### [Given task]
Quote every line as given.

### [Supplied material]
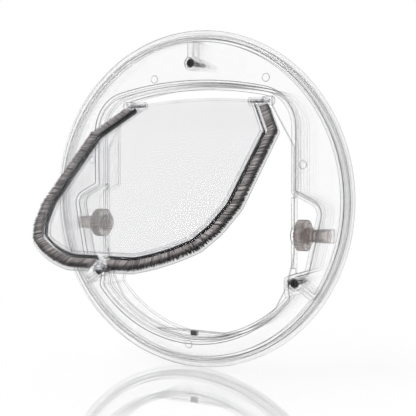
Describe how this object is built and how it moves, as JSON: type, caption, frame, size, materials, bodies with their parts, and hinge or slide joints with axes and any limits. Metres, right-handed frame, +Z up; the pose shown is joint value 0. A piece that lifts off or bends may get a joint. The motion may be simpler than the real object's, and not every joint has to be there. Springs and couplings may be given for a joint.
{
  "type": "cat flap",
  "caption": "Round clear pet door flap for a glass pane, with a brush-edged swinging flap and two screw locks.",
  "frame": {"origin": "centre of the round flange, in the plane where its foot meets the outer face of the pane", "axes": "+X to the right seen from outside, +Y through the pane to the inside, +Z up"},
  "size_m": [0.268, 0.1591, 0.268],
  "materials": {
    "clear_plastic": "clear, polished",
    "clear_seal": "clear, soft",
    "flap_plastic": "clear, faintly grey",
    "brush_pile": "bristle pile",
    "brush_backing": "matt black",
    "lock_plastic": "smoky translucent",
    "black_steel": "black zinc",
    "magnet": "dark ferrite",
    "pin_steel": "bright"
  },
  "bodies": {
    "frame": {"front_frame": "clear_plastic", "rear_frame": "clear_plastic", "pane_seal": "clear_seal", "sill_magnet_holder": "clear_plastic", "sill_magnet": "magnet", "screw_top": "black_steel", "screw_left": "black_steel", "screw_right": "black_steel", "hinge_pin_left": "pin_steel", "hinge_pin_right": "pin_steel"},
    "flap": {"flap_panel": "flap_plastic", "flap_magnet": "magnet", "flap_magnet_cap": "flap_plastic", "brush_backing_left": "brush_backing", "brush_backing_right": "brush_backing", "brush_pile_left": "brush_pile", "brush_pile_right": "brush_pile"},
    "left_knob": {"left_lock_wheel": "lock_plastic"},
    "left_bolt": {"left_lock_bolt": "lock_plastic"},
    "right_knob": {"right_lock_wheel": "lock_plastic"},
    "right_bolt": {"right_lock_bolt": "lock_plastic"}
  },
  "joints": [
    {"name": "flap_swing", "type": "hinge", "parent": "frame", "child": "flap", "pos_m": [0, 0.0032, 0.0765], "axis": [1, 0, 0], "range_deg": [-41.2, 130.8]},
    {"name": "left_knob_turn", "type": "hinge", "parent": "frame", "child": "left_knob", "pos_m": [-0.0937, 0.0032, -0.021], "axis": [1, 0, 0], "range_deg": [0, 258]},
    {"name": "left_bolt_slide", "type": "slide", "parent": "frame", "child": "left_bolt", "axis": [1, 0, 0], "range_m": [0, 0.0086]},
    {"name": "right_knob_turn", "type": "hinge", "parent": "frame", "child": "right_knob", "pos_m": [0.0937, 0.0032, -0.0257], "axis": [-1, 0, 0], "range_deg": [0, 258]},
    {"name": "right_bolt_slide", "type": "slide", "parent": "frame", "child": "right_bolt", "axis": [-1, 0, 0], "range_m": [0, 0.0086]}
  ],
  "couplings": [
    {"joint": "left_knob_turn", "follows": "left_bolt_slide", "rad_per_m": 523.59},
    {"joint": "right_knob_turn", "follows": "right_bolt_slide", "rad_per_m": 523.59}
  ]
}
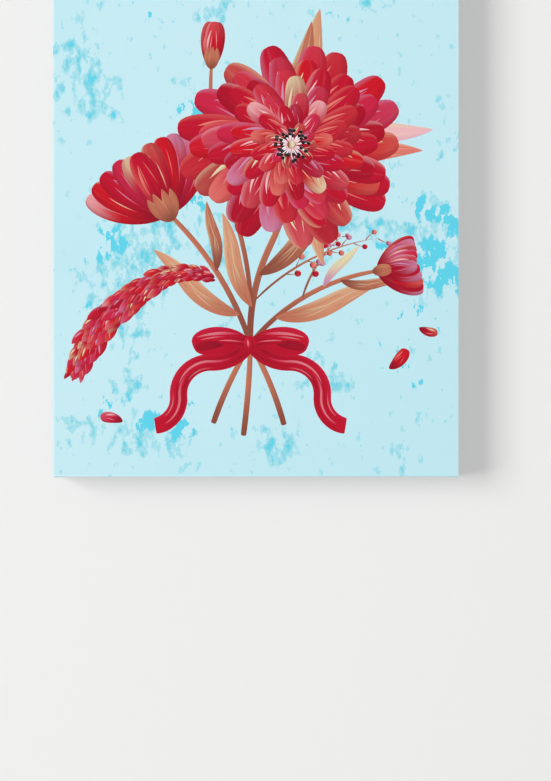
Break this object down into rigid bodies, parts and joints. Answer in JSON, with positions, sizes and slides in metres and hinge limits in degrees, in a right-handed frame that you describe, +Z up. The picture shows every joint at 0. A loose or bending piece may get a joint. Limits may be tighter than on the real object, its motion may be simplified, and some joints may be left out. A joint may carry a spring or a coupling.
{
  "type": "stretched canvas wall print",
  "caption": "Upright printed canvas stretched over a deep wooden frame with a brace, corner keys, a sawtooth hanger and bumpers, hung flat on a wall.",
  "frame": {"origin": "on the wall, level with the top of the hanger's middle notch, where the wall's nail holds the picture", "axes": "+Z up, +Y out of the picture's back into the wall, so the print faces -Y, and +X to the right as seen from the front"},
  "size_m": [0.457, 0.041, 0.61],
  "materials": {
    "canvas": "matt print on woven canvas, off-white inside",
    "pine": "planed, unfinished",
    "hardwood": "sawn, unfinished",
    "steel": "bright zinc plating",
    "rubber": "matt"
  },
  "bodies": {
    "root": {"canvas": "canvas", "bar_top": "pine", "bar_bottom": "pine", "bar_left": "pine", "bar_right": "pine", "brace": "pine", "key_top_1": "hardwood", "key_top_2": "hardwood", "key_bottom_1": "hardwood", "key_bottom_2": "hardwood", "key_left_1": "hardwood", "key_left_2": "hardwood", "key_right_1": "hardwood", "key_right_2": "hardwood", "hanger": "steel", "nail_left": "steel", "nail_right": "steel", "bumper_left": "rubber", "bumper_right": "rubber"}
  },
  "joints": []
}
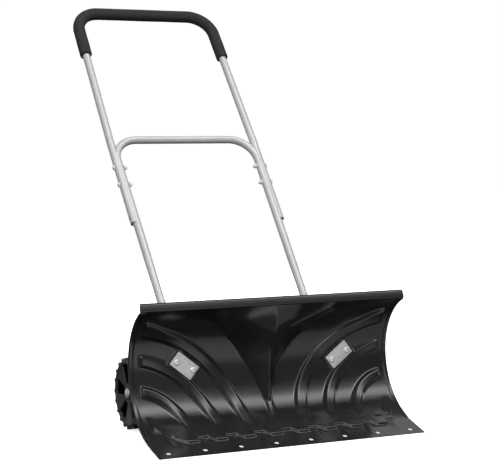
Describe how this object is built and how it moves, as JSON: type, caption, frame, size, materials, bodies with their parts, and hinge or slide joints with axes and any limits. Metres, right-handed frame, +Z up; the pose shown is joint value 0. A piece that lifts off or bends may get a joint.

### [Answer to the exercise]
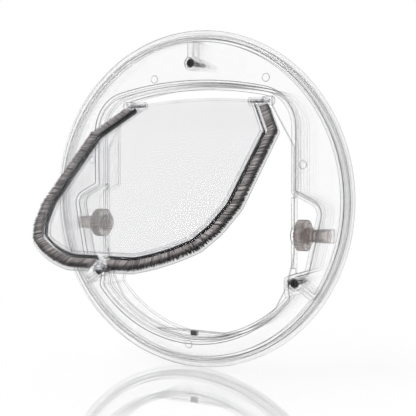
Describe how this object is built and how it moves, as JSON: type, caption, frame, size, materials, bodies with their parts, and hinge or slide joints with axes and any limits. Metres, right-handed frame, +Z up; the pose shown is joint value 0. A piece that lifts off or bends may get a joint. The motion may be simpler than the real object's, and not every joint has to be there. Springs and couplings may be given for a joint.
{
  "type": "cat flap",
  "caption": "Round clear pet door flap for a glass pane, with a brush-edged swinging flap and two screw locks.",
  "frame": {"origin": "centre of the round flange, in the plane where its foot meets the outer face of the pane", "axes": "+X to the right seen from outside, +Y through the pane to the inside, +Z up"},
  "size_m": [0.268, 0.1591, 0.268],
  "materials": {
    "clear_plastic": "clear, polished",
    "clear_seal": "clear, soft",
    "flap_plastic": "clear, faintly grey",
    "brush_pile": "bristle pile",
    "brush_backing": "matt black",
    "lock_plastic": "smoky translucent",
    "black_steel": "black zinc",
    "magnet": "dark ferrite",
    "pin_steel": "bright"
  },
  "bodies": {
    "frame": {"front_frame": "clear_plastic", "rear_frame": "clear_plastic", "pane_seal": "clear_seal", "sill_magnet_holder": "clear_plastic", "sill_magnet": "magnet", "screw_top": "black_steel", "screw_left": "black_steel", "screw_right": "black_steel", "hinge_pin_left": "pin_steel", "hinge_pin_right": "pin_steel"},
    "flap": {"flap_panel": "flap_plastic", "flap_magnet": "magnet", "flap_magnet_cap": "flap_plastic", "brush_backing_left": "brush_backing", "brush_backing_right": "brush_backing", "brush_pile_left": "brush_pile", "brush_pile_right": "brush_pile"},
    "left_knob": {"left_lock_wheel": "lock_plastic"},
    "left_bolt": {"left_lock_bolt": "lock_plastic"},
    "right_knob": {"right_lock_wheel": "lock_plastic"},
    "right_bolt": {"right_lock_bolt": "lock_plastic"}
  },
  "joints": [
    {"name": "flap_swing", "type": "hinge", "parent": "frame", "child": "flap", "pos_m": [0, 0.0032, 0.0765], "axis": [1, 0, 0], "range_deg": [-41.2, 130.8]},
    {"name": "left_knob_turn", "type": "hinge", "parent": "frame", "child": "left_knob", "pos_m": [-0.0937, 0.0032, -0.021], "axis": [1, 0, 0], "range_deg": [0, 258]},
    {"name": "left_bolt_slide", "type": "slide", "parent": "frame", "child": "left_bolt", "axis": [1, 0, 0], "range_m": [0, 0.0086]},
    {"name": "right_knob_turn", "type": "hinge", "parent": "frame", "child": "right_knob", "pos_m": [0.0937, 0.0032, -0.0257], "axis": [-1, 0, 0], "range_deg": [0, 258]},
    {"name": "right_bolt_slide", "type": "slide", "parent": "frame", "child": "right_bolt", "axis": [-1, 0, 0], "range_m": [0, 0.0086]}
  ],
  "couplings": [
    {"joint": "left_knob_turn", "follows": "left_bolt_slide", "rad_per_m": 523.59},
    {"joint": "right_knob_turn", "follows": "right_bolt_slide", "rad_per_m": 523.59}
  ]
}
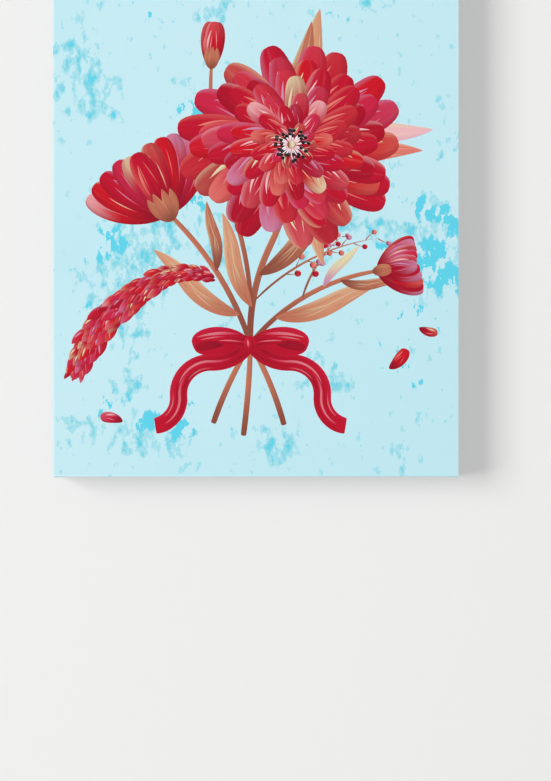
Break this object down into rigid bodies, parts and joints. Answer in JSON, with positions, sizes and slides in metres and hinge limits in degrees, in a right-handed frame that you describe, +Z up. The picture shows every joint at 0. A loose or bending piece may get a joint. Limits may be tighter than on the real object, its motion may be simplified, and some joints may be left out. A joint may carry a spring or a coupling.
{
  "type": "stretched canvas wall print",
  "caption": "Upright printed canvas stretched over a deep wooden frame with a brace, corner keys, a sawtooth hanger and bumpers, hung flat on a wall.",
  "frame": {"origin": "on the wall, level with the top of the hanger's middle notch, where the wall's nail holds the picture", "axes": "+Z up, +Y out of the picture's back into the wall, so the print faces -Y, and +X to the right as seen from the front"},
  "size_m": [0.457, 0.041, 0.61],
  "materials": {
    "canvas": "matt print on woven canvas, off-white inside",
    "pine": "planed, unfinished",
    "hardwood": "sawn, unfinished",
    "steel": "bright zinc plating",
    "rubber": "matt"
  },
  "bodies": {
    "root": {"canvas": "canvas", "bar_top": "pine", "bar_bottom": "pine", "bar_left": "pine", "bar_right": "pine", "brace": "pine", "key_top_1": "hardwood", "key_top_2": "hardwood", "key_bottom_1": "hardwood", "key_bottom_2": "hardwood", "key_left_1": "hardwood", "key_left_2": "hardwood", "key_right_1": "hardwood", "key_right_2": "hardwood", "hanger": "steel", "nail_left": "steel", "nail_right": "steel", "bumper_left": "rubber", "bumper_right": "rubber"}
  },
  "joints": []
}
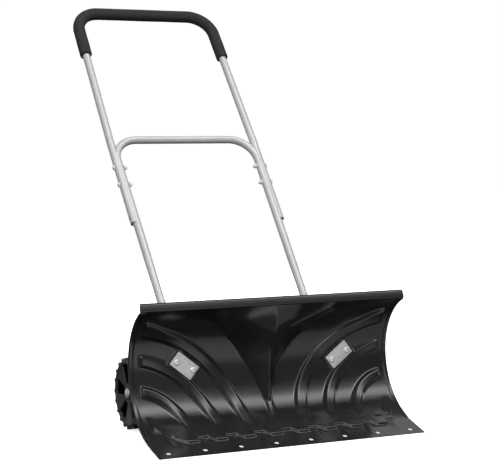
Describe how this object is built and how it moves, as JSON: type, caption, frame, size, materials, bodies with their parts, and hinge or slide joints with axes and any limits. Metres, right-handed frame, +Z up; the pose shown is joint value 0. A piece that lifts off or bends may get a joint.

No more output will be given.